Faire payer les pauvres
Plusieurs accords récents prétendent alléger la dette des pays pauvres. Dernier en date, « l’effacement » de la dette de 18 pays accepté lors du sommet du G8 en Écosse l’été dernier. Mais dans la réalité qu’en est-il ? Au Niger, le service de la dette (le remboursement des intérêts seulement) a augmenté de 24% en 2003 et de 15% en 2005. Trois milliards de dollars envolés en fumée. Ou si on veut, 30% des dépenses de l’État. Pour atténuer en partie le vol, les pays riches ont « concédé » au Niger un allègement, mais au prix de « conditionnalités » exorbitantes en continuation des désastreux plans d’ajustement structurel des années précédentes. Ainsi, l’eau des villes a été privatisée au profit de Vivendi qui multiplie les hausses de tarifs et les débranchements.

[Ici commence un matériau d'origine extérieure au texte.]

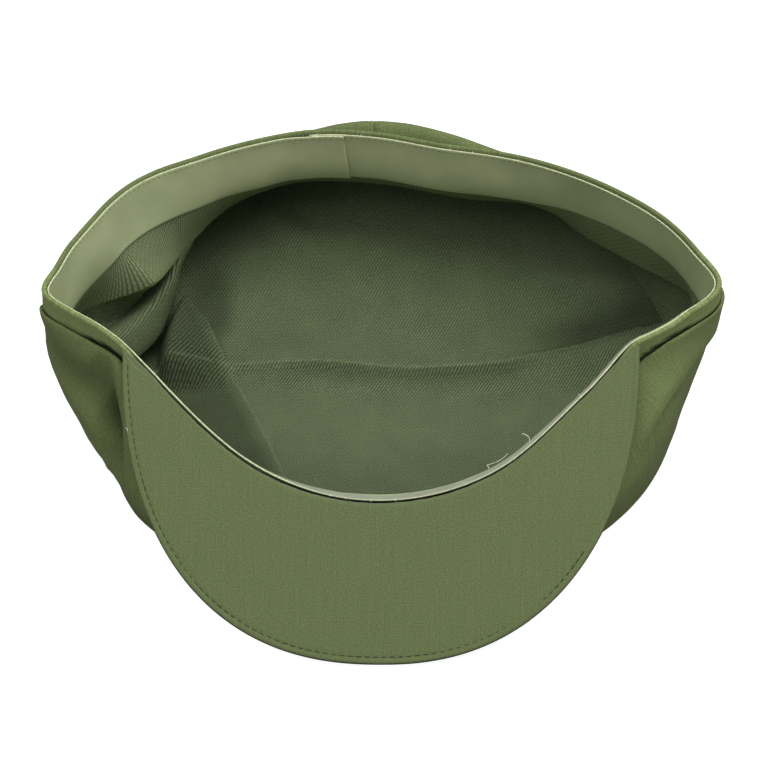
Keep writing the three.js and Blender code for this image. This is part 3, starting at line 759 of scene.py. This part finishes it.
def makeSide(name, node, start, stop):
    angles = anglesBetween(start, stop, side["steps"])
    lines = sideLines(angles)
    normals = outwardNormals(lines, False)
    row = np.arange(lines.shape[1])[None, :]
    depth = row / (lines.shape[1] - 1)
    down = arcLength(lines, 1)
    below = down - down[:, crestRow, None]
    around = arcLength(lines, 0)[:, lines.shape[1] // 2][:, None]
    uneven = side["gatherUneven"] * np.sin(around / side["gatherDrift"])
    gather = np.sin(around / side["gatherPitch"] + uneven) * between(depth, 0, 0.08, 0.05, 0.45)
    soft = grain(lines, side["sagSize"], 8) * between(depth, 0.1, 0.4, 0.8, 1.0)
    soft = soft * smooth(np.abs(below), 0, 10)
    off = side["gather"] * gather + side["sag"] * soft + side["fine"] * grain(lines, side["fineSize"], 9)
    toSeam = np.minimum(angles - start, stop - angles)[:, None]
    off = off * smooth(toSeam, 0, 3) - side["seamSink"] * np.exp(-(toSeam / side["seamWidth"]) ** 2)
    # Painted shade on the side down in the gap below the band, and for each crease painted shade in its
    # hollows and painted light on its ridges.
    inGap = 1 - smooth(row, foldRow + 6, crestRow - 0.5)
    paintedShading = side["gapShade"] * gapShare(angles)[:, None] * inGap
    perDegree = math.pi * side["radius"] / 180
    turn = angles[:, None] * perDegree + 0 * below
    for line in sideCreases.values():
        rows = np.array(line["rows"], float) * [perDegree, 1, 1]
        raised = crease(turn, below, {**line, "rows": rows})[0]
        off = off + raised
        paintedShading = paintedShading - line["shadingPerMm"] * raised
    piece = clothWall(name, lines + normals * off[..., None], side["thick"], False,
                      [smoothCotton, sideTwill], rowAtZero=foldRow, paintedShading=paintedShading)
    return finishPiece(piece, "crown_cloth", node)


seams = form["seams"]
makeSide("backLeftSideCloth", "crown_side_back_left", seams["back"], seams["left"])
makeSide("frontSideCloth", "crown_side_front", seams["left"], seams["right"])
makeSide("backRightSideCloth", "crown_side_back_right", seams["right"], seams["back"] + 360)
print("crown sides made")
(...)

Dans un pays où l’élevage représente la principale activité économique, l’Office national vétérinaire a été privatisé. À l’aube de la famine, le président Mamadou Tanja a augmenté la TVA, en plus de l’imposer aux denrées alimentaires, à l’eau potable et autres produits de première nécessité. 75% du corps professoral a été envoyé en préretraite. Dans un pays où 92% des femmes et 77% des hommes sont analphabètes, les professeurs sont dorénavant remplacés par des « volontaires de l’éducation », des jeunes sans diplôme qui gagnent le quart du salaire des professeurs réguliers.
La misère persiste
Le Niger a enregistré un surplus céréalier de 21 000 tonnes en 2005. Mais même le gouvernement admet que le nombre d’affamés est de deux millions, notamment dans les zones agropastorales comme Agadez et Diffa, où les populations semi-nomadiques pratiquent l’élevage et ne parviennent pas à couvrir leurs besoins en céréales. Au plus fort de la crise, les paysans devaient acheter le sac de 100 kg de mil à 30 000 CFA, soit le triple du prix normal. Ce qui veut dire qu’il doit maintenant vendre trois sacs de mil pour s’acquitter de sa dette.